Nous venons de citer l’élite des 9,000 mineurs ; le gros se répartit entre tous les travaux du fond d’une manière inégale et variable. Il y a les ouvriers qui travaillent à la veine, d’autres à l’abatage, d’autres aux galeries, d’autres au rocher, d’autres enfin au herchage ou transport ; presque tous sont payés à la journée, et, suivant les forces et l’habileté, gagnent de 2 fr. 25 à 3 fr. par jour. Dans le nombre sont compris quelques femmes ou jeunes filles dont aucune ne descend dans les puits, et qui, pour un salaire qui va de 50 centimes à 1 fr. 25, sont employées soit à des triages, soit à des chargemens ou déchargemens des bateaux, quelques jeunes garçons également occupés à des travaux de fond ou de jour à raison de 85 centimes, 1 fr. 25 et 1 fr. 50 suivant leur âge et leurs forces, enfin un certain nombre d’hommes faits qui se partagent des services accessoires dont la rétribution moyenne est de 2 fr. à 2 fr. 50 par jour. Si par eux-mêmes ces chiffres n’ont rien de bien significatif, en les additionnant on en reconnaît l’importance, et en les comparant d’année en année on voit combien ils se sont accrus.
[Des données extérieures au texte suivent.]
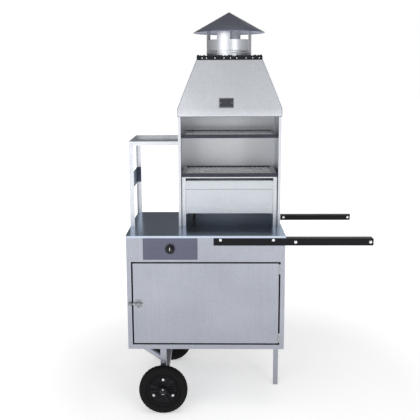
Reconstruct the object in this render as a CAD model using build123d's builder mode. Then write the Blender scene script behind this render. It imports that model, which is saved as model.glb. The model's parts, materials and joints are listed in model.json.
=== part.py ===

Le total des salaires, qui en 1847 ne montait qu’à 3,500,000 francs, s’est élevé en 1868 à 9,399,400 francs, dont 7,236,500 francs poulies ouvriers mineurs et 2,153,900 francs pour ceux des autres services, Dans le premier semestre de 1869, la progression ne s’était point arrêtée. Les états de paiement excèdent 10 millions pour l’exercice complet ; c’était le chiffre acquis à la veille de la guerre[1]. D’autres sommes figurent en outre au budget des dépenses d’Anzin, ce sont celles que la compagnie s’impose volontairement. On est fondé à dire que la vie de la contrée tient en partie à l’exploitation des mines, et que, si elle cessait d’être ou souffrait dans une condition essentielle, le vide se ferait. Littéralement la compagnie prend

  1. Pendant la guerre et depuis la guerre, le travail ne s’est point ralenti, même quand les débouchés étaient fermés aux produits. Le chiffre de l’extraction n’est en 1870 inférieur à celui de 1869 que de 600,000 hectolitres, il atteint 18 millions, et les huit premiers mois de 1871 dépassent déjà 12 millions d’hectolitres. On peut évaluer à 20 millions d’hectolitres l’extraction probable de l’exercice courant.